__Your instructions__: Among the lines below, keep only those from the one containing "base_bowl();" through the one containing "bpy.data.objects.remove(obj)", and reproduce them exactly.
# start of Dataset extract
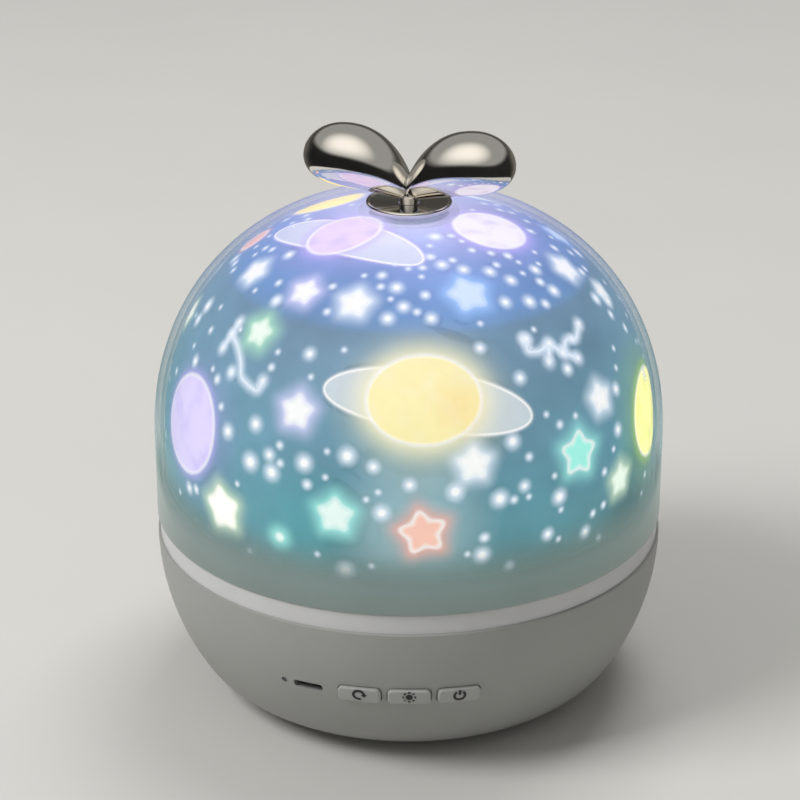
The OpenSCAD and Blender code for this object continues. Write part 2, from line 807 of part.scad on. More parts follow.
module lamp_board()
    color(white_abs)
    difference() {
        translate([0, 0, tower_z]) cylinder(r = tower_r - 0.4, h = lamp_board_t);
        for (x = [-1, 1])
            translate([x * lamp_screw_x, 0, tower_z - overrun])
                cylinder(r = lamp_screw_r + 2 * seat_gap, h = lamp_board_t + 2 * overrun,
                         $fn = round_fn);
    }

module lamp_chips()
    color(chip_yellow)
    for (x = [-1, 1], y = [-1, 1])
        translate([x * chip_pitch / 2, y * chip_pitch / 2, lamp_top_z + chip_h / 2])
            cube([chip_w, chip_w, chip_h], center = true);

module lamp_lens()
    color(clear_plastic)
    translate([0, 0, lamp_top_z])
        intersection() {
            difference() {
                sphere(lens_r);
                sphere(lens_r - lens_wall);
            }
            cylinder(r = 2 * lens_r, h = 2 * lens_r);
        }

module lamp_screws()
    color(steel)
    for (x = [-1, 1])
        translate([x * lamp_screw_x, 0, lamp_top_z + 1])
            rotate([180, 0, 0]) screw(lamp_screw_r, lamp_screw_l, lamp_head_r, 1);

// ---------------------------------------------------------------- films

module film_carrier()
    color(clear_plastic)
    skin_layer_from(carrier_out, carrier_in, table_top_z, crown_angle(carrier_hole_r, carrier_out));

module side_film()
    color(print_blue)
    skin_layer_from(film_out, film_in, table_top_z, film_seam_a);

module top_film()
    color(print_violet)
    skin_layer(film_out, film_in, film_seam_a + 0.3, crown_angle(carrier_hole_r, film_out));

module film_retainer()
    color(clear_plastic)
    let (lap_a = crown_angle(carrier_hole_r + retainer_w, retainer_out),
         low_z = skin_pt(90, carrier_in + 1)[1] - 0.5,
         r = carrier_hole_r - slide_gap,
         mid = retainer_out + retainer_t / 2,
         top_z = skin_pt(crown_angle(r, mid), mid)[1])
    union() {
        skin_layer(retainer_out, retainer_out + retainer_t, lap_a,
                   crown_angle(r - 1, retainer_out));
        ring(r - 1, r, low_z, top_z - low_z);
    }

// ---------------------------------------------------------------- shade

module shade_dome()
    color(frosted)
    difference() {
        union() {
            skin_layer_from(0, shade_wall, shade_z, 90);
            translate([0, 0, seat_z - seat_wall])
                cylinder(r = seat_boss_r, h = seat_wall);
        }
        translate([0, 0, seat_z]) cylinder(r = seat_r, h = dish_seat + overrun);
        translate([0, 0, seat_z - seat_wall - overrun])
            cylinder(r = handle_post_r + post_clear, h = seat_wall + 2 * overrun, $fn = round_fn);
    }

module handle_dish()
    color(chrome)
    translate([0, 0, seat_z]) {
        ring(handle_post_r + post_clear, dish_r - dish_rim_r, 0, dish_t);
        rotate_extrude()
            translate([dish_r - dish_rim_r, dish_rim_r]) circle(dish_rim_r, $fn = round_fn);
    }

// Swell of a leaf at a share u of its reach: an ellipse inside its middle, blunter outside
function leaf_swell(u) =
    u < leaf_mid ? sqrt(1 - (1 - pow(leaf_root, 2)) * pow(1 - u / leaf_mid, 2))
                 : sqrt(max(1 - pow((u - leaf_mid) / (1 - leaf_mid), leaf_blunt), 0));
function leaf_centre_z(u) =
    leaf_root_z + leaf_rise * (1 - exp(-u * leaf_reach / leaf_bend)) - leaf_droop * u * u;

// Rings from the axis out to the tip, closer together near the tip
leaf_u = [for (i = [0:leaf_rings]) sin(90 * i / leaf_rings)];
leaf_points = concat(
    [for (i = [0:leaf_rings - 1]) for (k = [0:leaf_sides - 1])
        let (u = leaf_u[i], a = 360 * k / leaf_sides)
        [leaf_reach * u, leaf_half_w * leaf_swell(u) * cos(a),
         leaf_centre_z(u) + leaf_half_h * leaf_swell(u) * sin(a)]],
    [[0, 0, leaf_centre_z(0)], [leaf_reach, 0, leaf_centre_z(1)]]);
leaf_root_id = leaf_rings * leaf_sides;
leaf_faces = concat(
    [for (i = [0:leaf_rings - 2]) for (k = [0:leaf_sides - 1])
        let (n = (k + 1) % leaf_sides, p = i * leaf_sides, q = p + leaf_sides)
        each [[p + k, q + k, q + n], [p + k, q + n, p + n]]],
    [for (k = [0:leaf_sides - 1]) [leaf_root_id, k, (k + 1) % leaf_sides]],
    [for (k = [0:leaf_sides - 1])
        let (p = (leaf_rings - 1) * leaf_sides)
        [leaf_root_id + 1, p + (k + 1) % leaf_sides, p + k]]);

module leaf()
    polyhedron(points = leaf_points, faces = leaf_faces);

module sprout_handle()
    color(chrome)
    difference() {
        union() {
            rotate([0, 0, leaf_turn]) {
                leaf();
                mirror([1, 0, 0]) leaf();
            }
            translate([0, 0, seat_z - seat_wall])
                cylinder(r = handle_post_r, h = leaf_root_z - seat_z + seat_wall, $fn = round_fn);
        }
        translate([0, 0, seat_z - seat_wall - overrun])
            cylinder(r = handle_screw_r + seat_gap, h = handle_screw_l + overrun, $fn = round_fn);
    }

module handle_washer()
    color(clear_plastic)
    ring(handle_screw_r + slide_gap, washer_r, seat_z - seat_wall - handle_washer_t,
         handle_washer_t);

module handle_screw()
    color(steel)
    translate([0, 0, seat_z - seat_wall - handle_washer_t - handle_head_t])
        screw(handle_screw_r, handle_screw_l, 2 * handle_screw_r, handle_head_t);

// ---------------------------------------------------------------- buttons

module button_cap(a)
    color(white_abs)
    union() {
        intersection() {
            outward(a, button_z, flange_r - flange_t / 2, body_r + 2)
                rounded_rect(button_w, button_h, button_round);
            rotate_extrude()
                polygon(concat(bowl_line(-button_proud), [[0, foot_h - button_proud],
                                                          [0, rim_z]]));
        }
        outward(a, button_z, flange_r - flange_t, flange_r)
            rounded_rect(button_w, button_h + 2 * flange_lap, button_round);
        outward(a, button_z, stem_in_r, flange_r - flange_t / 2)
            square([stem_w, stem_h], center = true);
    }

module plunger(a)
    color(black_resin)
    outward(a, button_z, stem_in_r - plunger_l, stem_in_r)
        square([plunger_w, plunger_h], center = true);

module rotate_button() button_cap(button_a[0]);
module light_button() button_cap(button_a[1]);
module power_button() button_cap(button_a[2]);
module rotate_plunger() plunger(button_a[0]);
module light_plunger() plunger(button_a[1]);
module power_plunger() plunger(button_a[2]);

// ---------------------------------------------------------------- cables

// Catmull-Rom point between p[i] and p[i + 1]
function spline_pt(p, i, t) =
    let (a = p[max(i - 1, 0)], b = p[i], c = p[i + 1], d = p[min(i + 2, len(p) - 1)])
    0.5 * (2 * b + (c - a) * t + (2 * a - 5 * b + 4 * c - d) * t * t
           + (3 * b - a - 3 * c + d) * t * t * t);
function spline(p) = concat(
    [for (i = [0:len(p) - 2]) for (k = [0:cable_steps - 1]) spline_pt(p, i, k / cable_steps)],
    [p[len(p) - 1]]);
function unit(v) = v / norm(v);

// A tube along a route; side is a direction that the route never takes
module tube(route, side) {
    line = spline(route);
    last = len(line) - 1;
    points = [for (i = [0:last]) for (k = [0:cable_sides - 1])
        let (t = i == 0 ? unit(route[1] - route[0])
                 : i == last ? unit(route[len(route) - 1] - route[len(route) - 2])
                 : unit(line[i + 1] - line[i - 1]),
             u = unit(cross(t, side)), v = cross(t, u), a = 360 * k / cable_sides)
        line[i] + cable_r * (u * cos(a) + v * sin(a))];
    faces = concat(
        [[for (k = [0:cable_sides - 1]) k]],
        [for (i = [0:last - 1]) for (k = [0:cable_sides - 1])
            let (n = (k + 1) % cable_sides, p = i * cable_sides, q = p + cable_sides)
            each [[p + k, q + k, q + n], [p + k, q + n, p + n]]],
        [[for (k = [cable_sides - 1:-1:0]) last * cable_sides + k]]);
    polyhedron(points = points, faces = faces);
}

module led_cable() color(cable_red) tube(led_route, [0.3, 1, 0]);
module motor_cable() color(cable_red) tube(motor_route, [1, 0, 0]);
module battery_cable() color(cable_red) tube(battery_route, [0.5, 1, 0.2]);

// ---------------------------------------------------------------- nodes

base_bowl();
rubber_feet();
top_deck();
deck_screws();
circuit_board();
board_screws();
control_chip();
charge_chip();
choke_coil();
usb_shell();
usb_tongue();
switch_bodies();
indicator_led();
indicator_light_pipe();
cable_sockets();
cable_plugs();
battery_cell();
battery_cradle();
battery_contacts();
gear_case();
motor_can();
motor_screws();
led_cable();
motor_cable();
battery_cable();
table_washer();
table_clip();
lamp_board();
lamp_chips();
lamp_lens();
lamp_screws();
turntable();
film_carrier();
side_film();
top_film();
film_retainer();
motor_shaft();
drive_pinion();
shade_dome();
handle_dish();
sprout_handle();
handle_washer();
handle_screw();
rotate_button();
light_button();
power_button();
rotate_plunger();
light_plunger();
power_plunger();
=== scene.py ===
"""Looks of the star night light: mirror sprout, frosted shade, glowing star films and white base.

Sizes are in millimetres with the origin on the table under the middle of the base, and
each mesh is scaled to metres when it is made. The buttons face -Y and +Z is up.
"""

from __future__ import annotations

import logging
import math
from dataclasses import dataclass, field
from enum import Enum
from typing import Any, Iterable, Sequence

import bmesh
import bpy
import numpy as np
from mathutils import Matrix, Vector

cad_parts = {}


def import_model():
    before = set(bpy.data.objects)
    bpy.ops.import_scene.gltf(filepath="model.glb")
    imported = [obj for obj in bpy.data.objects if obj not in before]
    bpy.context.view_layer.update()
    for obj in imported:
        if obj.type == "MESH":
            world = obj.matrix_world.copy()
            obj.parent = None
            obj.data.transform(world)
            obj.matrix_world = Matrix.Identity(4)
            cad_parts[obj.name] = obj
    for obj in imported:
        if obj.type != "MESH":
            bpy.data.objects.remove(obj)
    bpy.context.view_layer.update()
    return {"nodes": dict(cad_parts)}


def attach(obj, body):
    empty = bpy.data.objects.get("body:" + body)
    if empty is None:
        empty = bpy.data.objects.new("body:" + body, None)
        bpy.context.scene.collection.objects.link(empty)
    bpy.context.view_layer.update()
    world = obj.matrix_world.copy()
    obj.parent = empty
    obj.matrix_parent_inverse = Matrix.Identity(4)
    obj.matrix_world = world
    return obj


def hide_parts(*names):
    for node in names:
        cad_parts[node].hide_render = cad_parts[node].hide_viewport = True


MM = 0.001
MM_IN_METRE = 1000.0
Colour = tuple[float, float, float]
LOG = logging.getLogger("night_light")


def paint(red: int, green: int, blue: int) -> Colour:
    """Linear colour of an 8-bit display colour, by the usual display curve.

    Args:
        red: red, 0 to 255.
        green: green, 0 to 255.
        blue: blue, 0 to 255.

    Returns:
        The three linear values, 0 to 1.
    """
    parts = np.array([red, green, blue], float) / 255
    linear = np.where(parts <= 0.04045, parts / 12.92, ((parts + 0.055) / 1.055) ** 2.4)
    return tuple(float(v) for v in linear)


# The frosted shade as the films are seen through it: the share of their light that it lets
# through, and the light that it adds itself
CLEAR = 0.72
VEIL = (0.13, 0.16, 0.19)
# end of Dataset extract
__Result of this task__:
base_bowl();
rubber_feet();
top_deck();
deck_screws();
circuit_board();
board_screws();
control_chip();
charge_chip();
choke_coil();
usb_shell();
usb_tongue();
switch_bodies();
indicator_led();
indicator_light_pipe();
cable_sockets();
cable_plugs();
battery_cell();
battery_cradle();
battery_contacts();
gear_case();
motor_can();
motor_screws();
led_cable();
motor_cable();
battery_cable();
table_washer();
table_clip();
lamp_board();
lamp_chips();
lamp_lens();
lamp_screws();
turntable();
film_carrier();
side_film();
top_film();
film_retainer();
motor_shaft();
drive_pinion();
shade_dome();
handle_dish();
sprout_handle();
handle_washer();
handle_screw();
rotate_button();
light_button();
power_button();
rotate_plunger();
light_plunger();
power_plunger();
=== scene.py ===
"""Looks of the star night light: mirror sprout, frosted shade, glowing star films and white base.

Sizes are in millimetres with the origin on the table under the middle of the base, and
each mesh is scaled to metres when it is made. The buttons face -Y and +Z is up.
"""

from __future__ import annotations

import logging
import math
from dataclasses import dataclass, field
from enum import Enum
from typing import Any, Iterable, Sequence

import bmesh
import bpy
import numpy as np
from mathutils import Matrix, Vector

cad_parts = {}


def import_model():
    before = set(bpy.data.objects)
    bpy.ops.import_scene.gltf(filepath="model.glb")
    imported = [obj for obj in bpy.data.objects if obj not in before]
    bpy.context.view_layer.update()
    for obj in imported:
        if obj.type == "MESH":
            world = obj.matrix_world.copy()
            obj.parent = None
            obj.data.transform(world)
            obj.matrix_world = Matrix.Identity(4)
            cad_parts[obj.name] = obj
    for obj in imported:
        if obj.type != "MESH":
            bpy.data.objects.remove(obj)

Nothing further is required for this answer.